By Dr. Daniel E. Worthington
As a young attorney and politician, Abraham Lincoln received a fair number of letters. Faced with scribbles and scrawls from hurried or barely literate supplicants, Lincoln struggled to fathom some of the handwriting. In a January 1848 letter to his law partner William H. Herndon, he expressed his exasperation with Louis W. Chandler, who had solicited Lincoln & Herndon to do legal research. Lincoln urged Herndon to resolve the Chandler matter, for he was bored with it, his annoyance compounded by Chandler’s “cursed, unreadable, and ungodly handwriting.”
Once Lincoln became a national political figure after the Lincoln-Douglas Debates, the trickle of correspondence became a torrent. The sheer magnitude was overwhelming: he received hundreds if not thousands of handwritten letters each week. Accompanying the volume was the very real difficulty associated with reading unfamiliar or idiosyncratic handwriting. Some correspondents boasted excellent penmanship, spelling, and syntax; others less so.
International admirers or critics corresponded in their native tongues. In August 1860, David C. Davies of Utica, New York, sent Lincoln a twelve-page campaign biography in Welsh — a document that would intimidate the most intrepid transcriber.
Some took pains to make their letters legible. Because so many people had a “violent prejudice” against his handwriting, Horace Greeley had a December 1860 letter on secession copied to save the president-elect trouble comprehending it. Thaddeus Stevens, Reverdy Johnson, and others were less accommodating. Deciphering the handwriting, languages, and spelling was undoubtedly a challenge for Lincoln.

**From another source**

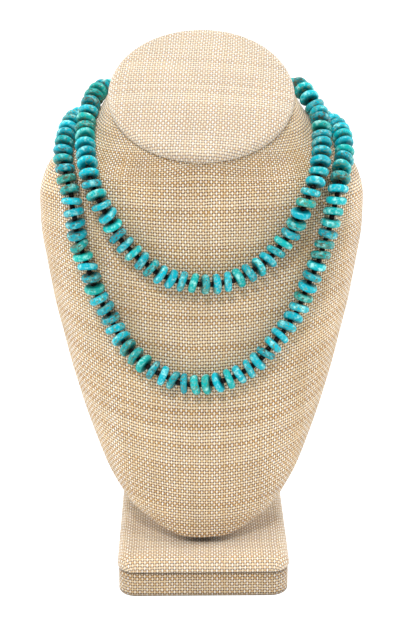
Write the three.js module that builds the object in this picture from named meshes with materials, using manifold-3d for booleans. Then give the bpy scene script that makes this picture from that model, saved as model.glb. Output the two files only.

Rep. Thaddeus Stevens had great legislative skills but lousy penmanship.
More lousy penmanship, this time from lawyer and politician Reverdy Johnson.
One can only imagine what Lincoln thought when he received a letter from one Andrew B. Pickard of Mount Morris, Illinois, dated April 3, 1859. The first line read: “I hav long induljd de idea ov writing tu u sumtim on a sentens I hurd drop from ur lips in a speg u mad at Henri last Sumr.” (“I have long indulged the idea of writing to you sometime on a sentence I heard drop from you lips in a speech you made at Henry last summer.”)
Pickard was referencing a speech Lincoln made at Henry, Ill., during the Senatorial Campaign of 1858. Pickard criticized Lincoln for his supposed endorsement of the Fugitive Slave Law, quoting Lincoln as saying: “I am wiling de sgt ssud hav an efissent fujitiv slav lo—de constituussn garantez it tu dem.” (“I am willing the south should have an efficient fugitive slave law—the constitution guarantees it to them.”)
Just what was this unusual language? Pickard, a farmer and former Methodist minister who rendered his name as “A. B. Pikard,” claimed he used the phonetic alphabet, though he asked Lincoln to excuse his writing and spelling, raising questions about his level of literacy.
If he did indeed use the phonetic alphabet, he was among a number of Americans spelling phonetically. Spelling reform and phonetic alphabets traced their roots to the Enlightenment. In 1768, Benjamin Franklin proposed a phonetic method of spelling in his A Scheme for a New Alphabet and a Reformed Mode of Spelling. Phonetic alphabets proliferated in the mid-nineteenth century as linguists began to study the sounds of human speech and phonetics flowered into a science. Whether Pickard used any of these phonetic alphabets, or whether he just sounded out the words and spelled them as best he could, remains a mystery.
Pickard's second letter to the president, with his "I trust you will have no difficulty" underlined in blue.
Lincoln read and responded to Pickard’s letter, apparently defending his position on the constitutionality of the Fugitive Slave Law. Lincoln aficionados have neither determined the date of his letter nor uncovered an extant copy. Pickard responded to Lincoln on August 6, this time offering Lincoln some advice on how to fathom his unfamiliar script: “I trust u wil hav no difikulti in redin dis;—u se it is ritn in de Fonetik Alfabet, and if u determin a letr in eni plas u determin it in everi plas.” (“I trust you will have no difficulty in reading this;--you see it is written in the Phonetic Alphabet, and if you determine a letter in any place you determine it in every place.”)
Pickard lived in Mount Morris for several years before moving to Canon City, Colo., where he died in May 1894 at the age of ninety-four.
Worthington is director of the Papers of Abraham Lincoln.